Market pricing ultimately reflects this complexity. In the short term, traditional factors such as macroeconomics, regulation, supply and demand, and market sentiment continue to dominate crypto asset prices. As Grayscale states, quantum computing in 2026 is more like background noise than a leading melody. The wisdom of investors lies in not missing important discussions about future risks while not being distracted by distant “ghosts” in current judgments.
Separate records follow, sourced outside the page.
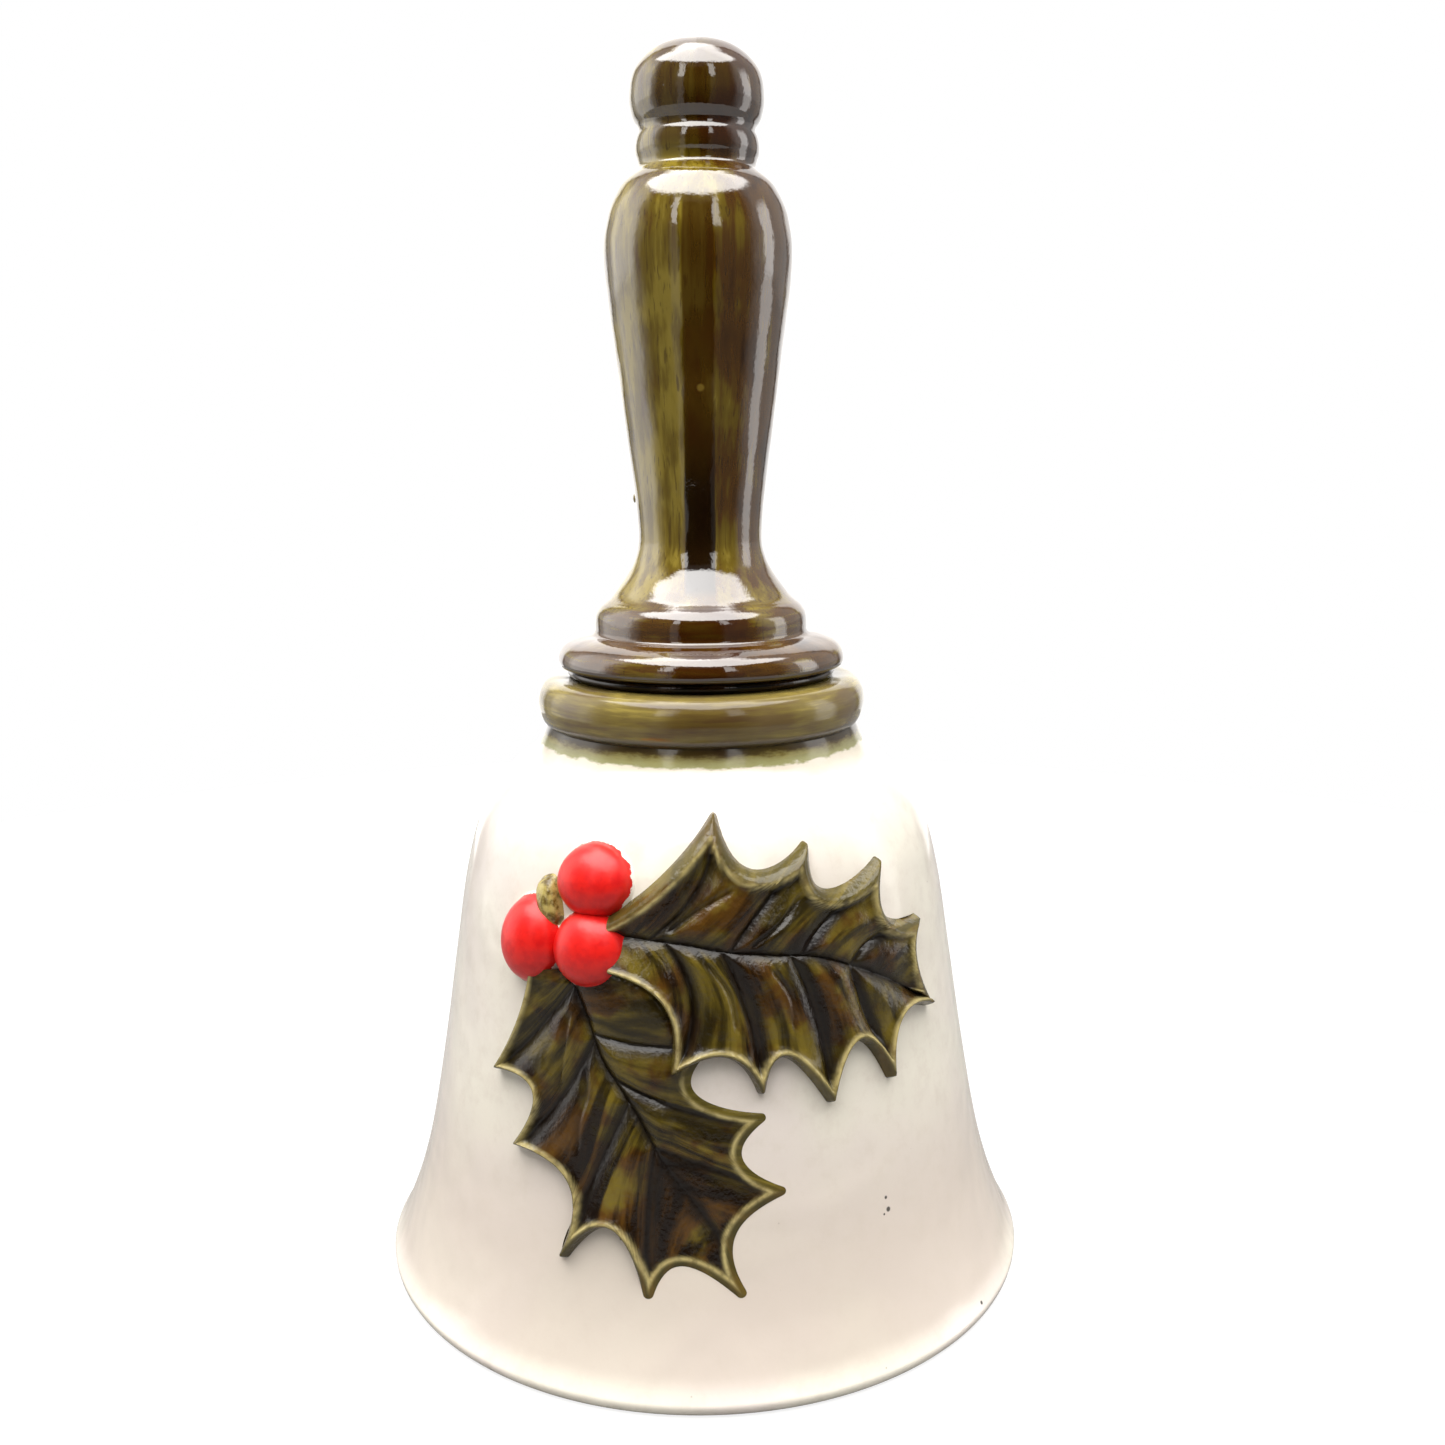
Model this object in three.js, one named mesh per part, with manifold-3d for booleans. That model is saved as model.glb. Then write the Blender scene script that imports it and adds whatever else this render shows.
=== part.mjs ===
// A glazed earthenware hand bell, dressed for Christmas with a moulded sprig of holly.
//
// Millimetres, +Z up. The origin is on the bell's axis, in the plane of its rim, so the bell
// stands on Z = 0. The holly faces -Y.
//
// The bell is a slip-cast shell. The cast handle is luted to its crown, and leaves, stalk and
// berries are sprigs luted to its wall. A plaster plug in the throat holds a wire staple, an
// oval link hangs in the staple, and the clapper's wire hangs in the link.

import * as THREE from 'three';
import { mergeVertices } from 'three/addons/utils/BufferGeometryUtils.js';
import Module from 'manifold-3d';

// ---------------------------------------------------------------- driving dimensions

const rimRadius = 56.6;          // widest part of the lip
const lipHeight = 2;             // height of the lip's widest line
const wallThickness = 4.2;       // cast wall of the bell
const footWidth = 2.4;           // flat ring that the bell stands on
const neckRadius = 26.7;         // groove under the crown ring
const neckHeight = 95;
const crownRingRadius = 28.2;
const crownHeight = 103;         // flat top of the bell shell
const crownThickness = 4.6;
const throatRadius = 8;          // hole through the crown

const totalHeight = 205;
const handleBaseHeight = 104.8;  // underside of the handle
const handleBaseRadius = 24.7;
const gripRadius = 15.5;
const handleWall = 5.6;          // cast wall of the handle

const gap = 0.3;                 // kept between pieces that touch
const reliefHeight = 2.4;        // how far the leaves stand off the wall

const stapleWire = 1.8;          // wire diameters
const linkWire = 1.8;
const clapperWire = 1.6;
const staplePivot = 86;          // height of the staple's bend, where the link swings
const linkPivot = 75;            // height of the link's lower bend, where the clapper swings
const ballRadius = 10;
const ballHeight = 24;           // centre of the clapper's ball

const shellSegments = 44;
const handleSegments = 28;

// ---------------------------------------------------------------- materials

function glaze(color, roughness) {
  return new THREE.MeshStandardMaterial({ color, roughness, metalness: 0 });
}

const whiteGlaze = glaze(0xece6dc, 0.18);
const oliveGlaze = glaze(0x6e5c26, 0.15);
const leafGlaze = glaze(0x4c4320, 0.2);
const berryPaint = glaze(0xe02a20, 0.35);
const fusedGlaze = glaze(0x1d130a, 0.2);
const plaster = glaze(0xd9d2c4, 0.9);
const beadGlaze = glaze(0xe6dfd0, 0.2);
const steel = new THREE.MeshStandardMaterial({ color: 0x9a9a96, roughness: 0.35, metalness: 1 });
const brass = new THREE.MeshStandardMaterial({ color: 0xb08d4a, roughness: 0.35, metalness: 1 });

// ---------------------------------------------------------------- shape helpers

// A closed section, given as radius and height, turned about the bell's axis.
function turned(path, divisions, segments) {
  const geometry = new THREE.LatheGeometry(path.getPoints(divisions), segments);
  geometry.rotateX(Math.PI / 2);
  return geometry;
}

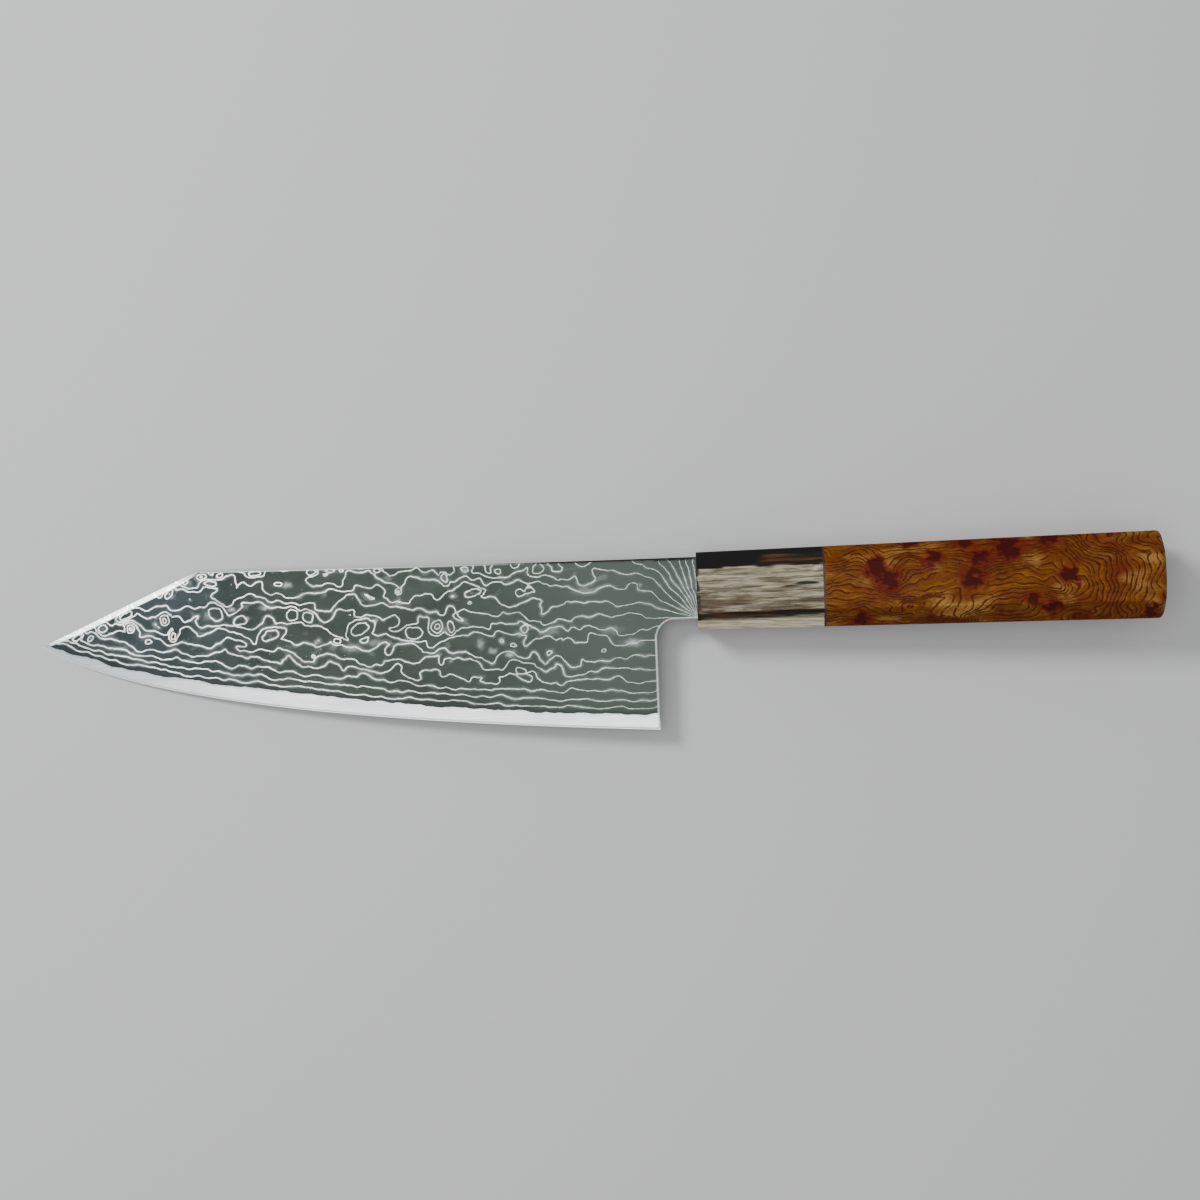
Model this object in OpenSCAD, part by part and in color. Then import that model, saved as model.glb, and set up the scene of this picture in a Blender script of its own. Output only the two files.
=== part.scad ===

This “race” between quantum computing and cryptocurrency security has quietly begun. Grayscale’s report acts as a calm referee, indicating that the “rabbit” (practical cracking) is still years away, and the market need not overly worry about the 2026 race. However, this does not mean the “turtle” (blockchain networks) can stop. From the huge holdings in old Bitcoin addresses to the governance and migration challenges of upgrades, the real test is whether communities can preemptively and smoothly complete a comprehensive security evolution before the threat becomes real. This technological marathon involving trillions in assets is not only about cryptographic breakthroughs but also about collective wisdom in coordination, action, and upgrade in the blockchain world.